Tired of well-meaning friends, family and strangers saying "Oh you poor thing - did you not get much sleep last night? You look so tired!" Don't worry. You're not alone! Eye bags, under-eye circles and under-eye puffiness are all very, very common and are not always caused by tiredness and luckily, there are a few simple fixes to make your eyes look brighter, wider and more awake, minimizing your eye bags in just a few minutes. First, we'll look at a few common causes of eye bags, and how to minimize your risk.

Causes of Eye Bags

There are a number of causes of eye bags. Unfortunately, one of the most common causes is age. As we get older and our skin loses elasticity, which means that the sagging skin around your eyes can turn into bags. You might also be more prone to developing eye bags if your mum has them, as they can be genetic. There are also some lifestyle factors that can play a part in developing them, including not getting enough sleep, having a sinus infection or allergy (the fluid from the infection or allergy can build up underneath your eyes when you sleep, leaving you looking puffy), or being dehydrated.

Preventing Eye Bags

The best way to combat this is by drinking plenty of water, as it'll help flush out that extra fluid and should also help flush out the infection.

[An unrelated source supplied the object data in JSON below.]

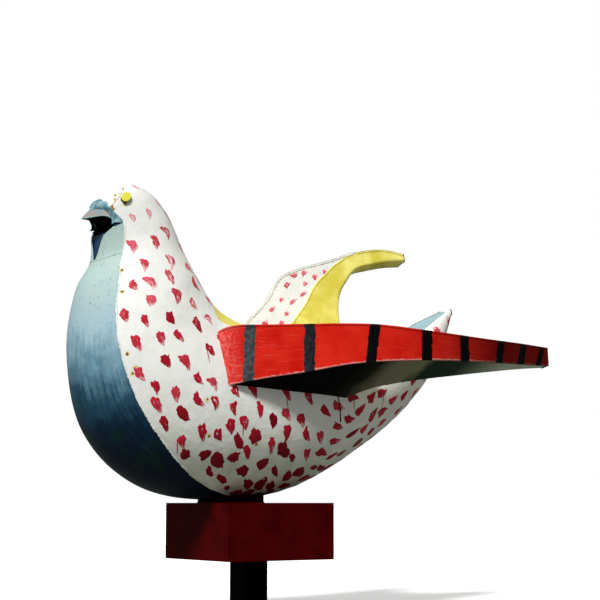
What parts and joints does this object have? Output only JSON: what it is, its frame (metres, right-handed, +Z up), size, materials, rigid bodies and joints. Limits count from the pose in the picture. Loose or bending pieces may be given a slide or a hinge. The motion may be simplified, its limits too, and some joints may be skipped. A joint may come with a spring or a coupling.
{
  "type": "dove figurine",
  "caption": "Large dove ornament of welded painted sheet steel with raised hollow wings, on a square plinth and a short square post.",
  "frame": {"origin": "centre of the post's open lower end", "axes": "+Z up along the post; the bird faces -X, its left side is -Y and its right side is +Y"},
  "size_m": [0.8841, 0.5219, 0.7713],
  "materials": {
    "white_paint": "brushed gloss paint, weathered, with dabs of crimson",
    "blue_paint": "brushed satin paint, pale at the throat and near black at the belly",
    "dark_blue_paint": "brushed satin paint",
    "yellow_paint": "brushed gloss paint",
    "red_paint": "brushed gloss paint with black stripes",
    "underside_paint": "thin dark paint, stained",
    "maroon_paint": "dark red satin paint",
    "black_paint": "black satin paint",
    "bare_steel": "mill scale with light rust"
  },
  "bodies": {
    "root": {"flank_left": "white_paint", "flank_right": "white_paint", "breast_plate": "blue_paint", "cheek_left": "blue_paint", "cheek_right": "blue_paint", "chin_plate": "dark_blue_paint", "saddle_plate": "yellow_paint", "tail_plate": "blue_paint", "forehead_plate": "white_paint", "upper_beak": "blue_paint", "eye_left": "yellow_paint", "eye_right": "yellow_paint", "wing_top_left": "white_paint", "wing_bottom_left": "underside_paint", "wing_rim_left": "red_paint", "wing_band_left": "yellow_paint", "wing_spar_left": "bare_steel", "wing_top_right": "white_paint", "wing_bottom_right": "underside_paint", "wing_rim_right": "white_paint", "wing_band_right": "yellow_paint", "wing_spar_right": "bare_steel", "stem_tube": "bare_steel", "spine_bar": "bare_steel", "neck_strut": "bare_steel", "tail_former": "bare_steel", "rear_former": "bare_steel", "middle_former": "bare_steel", "breast_former": "bare_steel", "post": "black_paint", "plinth_bottom": "maroon_paint", "plinth_top": "maroon_paint", "plinth_front": "maroon_paint", "plinth_rear": "maroon_paint", "plinth_left": "maroon_paint", "plinth_right": "maroon_paint", "collar": "maroon_paint"}
  },
  "joints": []
}
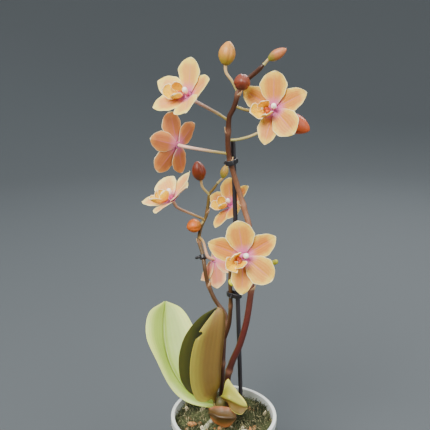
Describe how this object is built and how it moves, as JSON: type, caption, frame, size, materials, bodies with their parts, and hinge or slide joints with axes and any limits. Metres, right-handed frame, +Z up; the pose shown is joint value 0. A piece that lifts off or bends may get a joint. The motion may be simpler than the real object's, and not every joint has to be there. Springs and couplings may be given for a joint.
{
  "type": "potted orchid",
  "caption": "Small orchid with two arching flower spikes, open flowers, buds and fleshy leaves, tied to a thin stake in a round plastic pot.",
  "frame": {"origin": "centre of the pot's flat underside, where it meets the surface it stands on", "axes": "+Z up along the pot's axis; -Y towards the side that the front flowers face"},
  "size_m": [0.1052, 0.0914, 0.3058],
  "materials": {
    "pot_plastic": "satin moulded",
    "moss": "rough dry moss",
    "crown_green": "matt living stem",
    "stake_dark": "matt",
    "leaf_green": "waxy satin leaf",
    "leaf_olive": "waxy satin leaf",
    "spike_brown": "satin living stem",
    "spike_olive": "satin living stem",
    "clip_yellow_green": "glossy",
    "clip_black": "satin",
    "bark": "dry rough bark",
    "root_green": "matt velvety root",
    "bud_skin": "waxy satin",
    "sepal_peach": "soft matt petal",
    "petal_peach": "soft matt petal",
    "lip_yellow": "waxy satin",
    "column_white": "waxy satin",
    "stalk_green": "waxy satin stem"
  },
  "bodies": {
    "root": {"bark_chip_pale": "bark", "bark_chip_tan": "bark", "bud_end_on": "bud_skin", "bud_opening": "bud_skin", "bud_rear_orange": "bud_skin", "bud_rear_tip": "bud_skin", "bud_rear_upper": "bud_skin", "bud_spike_end": "bud_skin", "bud_top": "bud_skin", "clip_green": "clip_yellow_green", "clip_lower": "clip_black", "clip_rear": "clip_black", "clip_upper": "clip_black", "flower_front_column": "column_white", "flower_front_lip": "lip_yellow", "flower_front_petals": "petal_peach", "flower_front_sepals": "sepal_peach", "flower_front_stalk": "stalk_green", "flower_left_back_column": "column_white", "flower_left_back_lip": "lip_yellow", "flower_left_back_petals": "petal_peach", "flower_left_back_sepals": "sepal_peach", "flower_left_back_stalk": "stalk_green", "flower_rear_centre_column": "column_white", "flower_rear_centre_lip": "lip_yellow", "flower_rear_centre_petals": "petal_peach", "flower_rear_centre_sepals": "sepal_peach", "flower_rear_centre_stalk": "stalk_green", "flower_rear_left_column": "column_white", "flower_rear_left_lip": "lip_yellow", "flower_rear_left_petals": "petal_peach", "flower_rear_left_sepals": "sepal_peach", "flower_rear_left_stalk": "stalk_green", "flower_rear_low_lip_and_column": "lip_yellow", "flower_rear_low_perianth": "petal_peach", "flower_rear_low_stalk": "stalk_green", "flower_spike_front": "spike_brown", "flower_spike_rear": "spike_olive", "flower_top_left_column": "column_white", "flower_top_left_lip": "lip_yellow", "flower_top_left_petals": "petal_peach", "flower_top_left_sepals": "sepal_peach", "flower_top_left_stalk": "stalk_green", "flower_top_right_column": "column_white", "flower_top_right_lip": "lip_yellow", "flower_top_right_petals": "petal_peach", "flower_top_right_sepals": "sepal_peach", "flower_top_right_stalk": "stalk_green", "growing_medium": "moss", "leaf_large": "leaf_green", "leaf_small_front": "leaf_olive", "leaf_small_right": "leaf_olive", "leaf_upright": "leaf_olive", "plant_crown": "crown_green", "pot": "pot_plastic", "stake": "stake_dark", "surface_root": "root_green"}
  },
  "joints": []
}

Keeping hydrated also ensures that your skin stays soft, supple and elastic, which will keep it looking younger.

It's also a good idea to just note down when your eye bags seem to get worse, so you can spot a pattern - and once you spot a pattern, you can start to prevent them. For example, some people will find that their eye bags get worse after a period of late nights and early starts, whilst others will get puffy eye bags when spring allergies kick in. 

Allergies and Fluid Retention

If your eye bags are caused by allergies or fluid retention in the sinuses caused by an infection, the first thing you should do is try to reduce the symptoms of the allergy or infection. See your doctor about taking either an anti-histamine (a tablet that reduces allergies, which should stop you from being so sensitive to pollens or anything else that causes symptoms), or an antibiotic to kill the infection. If fluid retention persists despite medication, you could try a netti pot, which irrigates the nasal canal to help relieve fluid retention associated with allergies or infection. It's a little bit uncomfortable, but it can work a treat. 

It's worth keeping in mind that some thyroid and kidney disorders can cause eye bags - so if your eye bags are not related to allergy, infection, dehydration, tiredness or poor sleeping position, and are not resolved with the tips on this page or on page two, see your doctor to rule out an underlying medical cause.